Guy continua a girare fino a quando, nel 1920, decide di ritirarsi. Allora comincia per lei un’altra storia, quella di pioniera che poco a poco viene dimenticata dall’industria e dagli spettatori, di un’artista che lotta per ricostruire il corpo perduto delle sue opere, che cerca di recuperare film non firmati ma etichettati solo con numeri di serie, che deve scrivere sotto pseudonimi maschili per essere pubblicata. È appunto un’altra storia, che potete trovare in Be Natural: The Untold Story of Alice Guy-Blaché, documentario del 2018 diretto da Pamela Green.

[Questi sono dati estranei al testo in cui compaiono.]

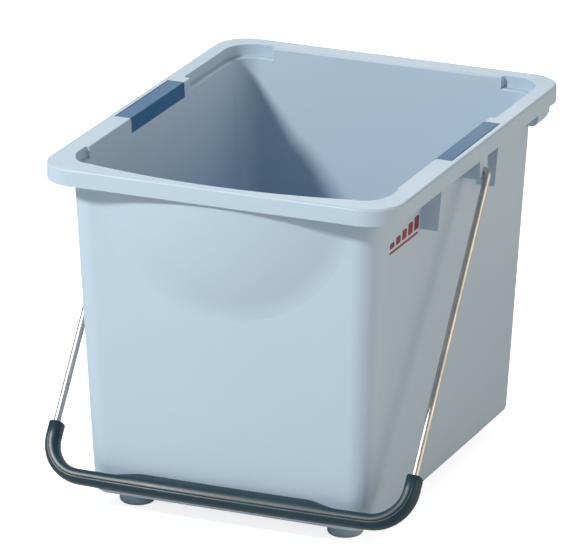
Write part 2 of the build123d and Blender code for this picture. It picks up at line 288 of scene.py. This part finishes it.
plastics = {
    "tubPlastic": {
        "colour": (0.442, 0.562, 0.690, 1.0),
        "drift": (0.427, 0.546, 0.676, 1.0),
        "driftScale": 5.0,
        "scuffColour": (0.66, 0.73, 0.80, 1.0),
        "scuffScale": 26.0,
        "scuffLow": 0.01,
        "scuffHigh": 0.12,
        "scuffAmount": 0.35,
        "roughness": (0.40, 0.50),
        "grainScale": 1500.0,
        "waveShare": 0.6,
        "bump": 0.06,
        "specular": 0.45,
    },
    "clipPlastic": {
        "colour": (0.008, 0.112, 0.270, 1.0),
        "drift": (0.007, 0.102, 0.250, 1.0),
        "driftScale": 18.0,
        "scuffColour": (0.16, 0.27, 0.42, 1.0),
        "scuffScale": 60.0,
        "scuffLow": 0.30,
        "scuffHigh": 0.60,
        "scuffAmount": 0.30,
        "roughness": (0.42, 0.52),
        "grainScale": 1900.0,
        "waveShare": 0.4,
        "bump": 0.08,
        "specular": 0.32,
    },
    # painted shadow: this near-black blue stands for the shade in the gap between clip and rim
    "clipGapShadow": {
        "colour": (0.004, 0.022, 0.060, 1.0),
        "drift": (0.005, 0.027, 0.070, 1.0),
        "driftScale": 30.0,
        "scuffColour": (0.05, 0.09, 0.15, 1.0),
        "scuffScale": 90.0,
        "scuffLow": 0.30,
        "scuffHigh": 0.60,
        "scuffAmount": 0.20,
        "roughness": (0.55, 0.65),
        "grainScale": 1900.0,
        "waveShare": 0.4,
        "bump": 0.05,
        "specular": 0.2,
    },
    "gripPlastic": {
        "colour": (0.007, 0.031, 0.048, 1.0),
        "drift": (0.009, 0.036, 0.056, 1.0),
        "driftScale": 30.0,
        "scuffColour": (0.10, 0.13, 0.16, 1.0),
        "scuffScale": 70.0,
        "scuffLow": 0.0,
        "scuffHigh": 0.2,
        "scuffAmount": 0.35,
        "roughness": (0.30, 0.42),
        "grainScale": 1700.0,
        "waveShare": 0.3,
        "bump": 0.10,
        "specular": 0.32,
    },
    # painted shade: the feet are the tub's blue-grey plastic, darkened here for the shade they stand in
    # under the tub
    "footPlasticPaintedShade": {
        "colour": (0.350, 0.450, 0.545, 1.0),
        "drift": (0.312, 0.410, 0.502, 1.0),
        "driftScale": 25.0,
        "scuffColour": (0.36, 0.40, 0.44, 1.0),
        "scuffScale": 60.0,
        "scuffLow": 0.0,
        "scuffHigh": 0.02,
        "scuffAmount": 0.6,
        "roughness": (0.45, 0.60),
        "grainScale": 1300.0,
        "waveShare": 0.4,
        "bump": 0.12,
        "specular": 0.4,
    },
    "markInk": {
        "colour": (0.29, 0.030, 0.050, 1.0),
        "drift": (0.22, 0.026, 0.042, 1.0),
        "driftScale": 40.0,
        "scuffColour": (0.55, 0.30, 0.32, 1.0),
        "scuffScale": 90.0,
        "scuffLow": 0.0,
        "scuffHigh": 1.0,
        "scuffAmount": 0.35,
        "roughness": (0.40, 0.55),
        "grainScale": 1500.0,
        "waveShare": 0.5,
        "bump": 0.05,
        "specular": 0.4,
    },
}


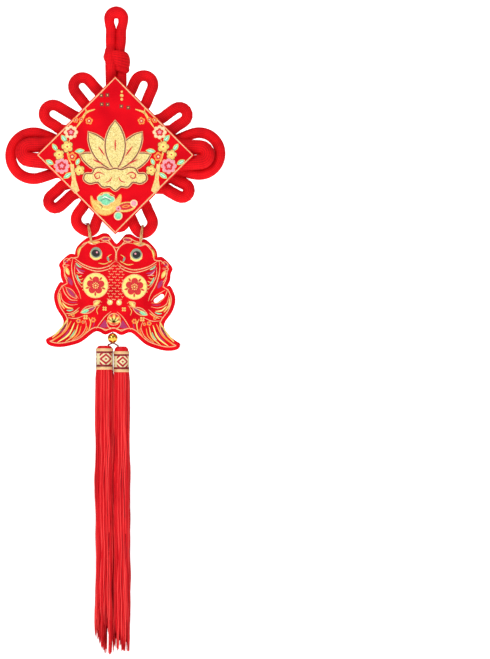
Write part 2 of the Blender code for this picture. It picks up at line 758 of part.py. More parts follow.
def main():
    """Build every piece of the ornament."""
    clear_scene()
    make_hanging_loop()
    make_knot()
    make_plaque()
    make_fish_board()
    for tie in TIES:
        make_tie(tie)
    make_bead()
    make_bead_thread()
    for tassel in TASSELS:
        make_tassel(tassel)
        make_band(tassel)


main()
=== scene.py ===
"""Looks of the chinese knot tassel: satin cord tied in a knot, two flocked boards, a bead and two tassels.

Sizes are in millimetres and are turned to metres where a mesh is made. The front faces -Y, and the origin
is the underside of the hanging loop's crown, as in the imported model.
"""

from __future__ import annotations

import logging
import math
import random
from dataclasses import dataclass, field
from enum import Enum
from typing import Callable, Iterable, Sequence

import bmesh
import bpy
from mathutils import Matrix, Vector
from mathutils.geometry import tessellate_polygon


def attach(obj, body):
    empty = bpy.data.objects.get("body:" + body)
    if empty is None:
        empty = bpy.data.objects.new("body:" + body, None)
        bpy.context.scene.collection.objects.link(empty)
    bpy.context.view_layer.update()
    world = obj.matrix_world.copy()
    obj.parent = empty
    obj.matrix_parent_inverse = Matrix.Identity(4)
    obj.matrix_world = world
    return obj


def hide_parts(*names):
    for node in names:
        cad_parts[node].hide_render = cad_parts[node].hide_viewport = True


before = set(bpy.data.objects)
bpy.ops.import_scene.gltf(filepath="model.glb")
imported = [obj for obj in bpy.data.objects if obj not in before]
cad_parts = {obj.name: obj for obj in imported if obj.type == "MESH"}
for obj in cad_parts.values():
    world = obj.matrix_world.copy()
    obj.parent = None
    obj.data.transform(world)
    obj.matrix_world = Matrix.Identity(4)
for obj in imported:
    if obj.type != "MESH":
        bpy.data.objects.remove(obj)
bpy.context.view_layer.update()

LOG = logging.getLogger("knot_tassel")
MM = 0.001
BODY = "root"
SEED = 11

Point2 = tuple[float, float]
Outline = list[Point2]


def srgb(hex_code: str) -> tuple[float, float, float, float]:
    """Turn an sRGB colour such as "#EE1C25" to linear RGBA.

    Args:
        hex_code: six hex digits with a leading hash sign.

    Returns:
        Linear red, green and blue, and 1 for alpha.
    """
    channels = [int(hex_code[start : start + 2], 16) / 255 for start in (1, 3, 5)]
    linear = [c / 12.92 if c <= 0.04045 else ((c + 0.055) / 1.055) ** 2.4 for c in channels]
    return (linear[0], linear[1], linear[2], 1.0)


def add_node(tree: bpy.types.NodeTree, kind: str, inputs: dict | None = None, **settings: object) -> bpy.types.Node:
    """Add a node, set its properties, and set or link its inputs.

    Args:
        tree: the tree that gets the node.
        kind: the node's type name.
        inputs: a value or an output socket for each input, by name or number.
        settings: properties of the node.

    Returns:
        The new node.
    """
    node = tree.nodes.new(kind)
    for name, value in settings.items():
        setattr(node, name, value)
    for key, value in (inputs or {}).items():
        if isinstance(value, bpy.types.NodeSocket):
            tree.links.new(value, node.inputs[key])
        else:
            node.inputs[key].default_value = value
    return node


@dataclass(frozen=True)
class Finish:
    """A surface finish. Its colour and relief come from dress(), the rest from plain values."""

    name: str
    roughness: float
    metallic: float = 0.0
    sheen: float = 0.0
    sheen_hex: str = "#FFFFFF"
    specular: float = 0.5
    anisotropic: float = 0.0

    def dress(self, tree: bpy.types.NodeTree, shader: bpy.types.Node) -> None:
        """Link the colour and the relief. Each finish has its own."""
        raise NotImplementedError

    def build(self) -> bpy.types.Material:
        """Make the material once, and return the same one after that."""
        made = bpy.data.materials.get(self.name)
        if made:
            return made
        made = bpy.data.materials.new(self.name)
        made.use_nodes = True
        tree = made.node_tree
        shader = tree.nodes["Principled BSDF"]
        shader.inputs["Roughness"].default_value = self.roughness
        shader.inputs["Metallic"].default_value = self.metallic
        shader.inputs["Sheen Weight"].default_value = self.sheen
        shader.inputs["Sheen Tint"].default_value = srgb(self.sheen_hex)
        shader.inputs["Specular IOR Level"].default_value = self.specular
        shader.inputs["Anisotropic"].default_value = self.anisotropic
        self.dress(tree, shader)
        return made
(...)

Noi oggi, nel nostro piccolissimo, ci limitiamo a scrivere di una donna che ha segnato la via, riscoperta grazie agli studi femministi degli anni Settanta e che oggi, fuori dall’Accademia, si vede tributato un riconoscimento grazie alla divulgazione (i documentari di Mark Cousins, l’opera di Indiecinema e di Criterion, persino YouTube è utilissimo in questo senso). Una donna che però non ha mai voluto che si facesse una bandiera di sé e del suo lavoro: basta guardare Les résultats du féminisme, commedia en travesti, in cui gli uomini interpretano le donne e le donne fanno gli uomini, secondo codici estetici e comportamentali rigidissimi che il cinema ribalta e irride.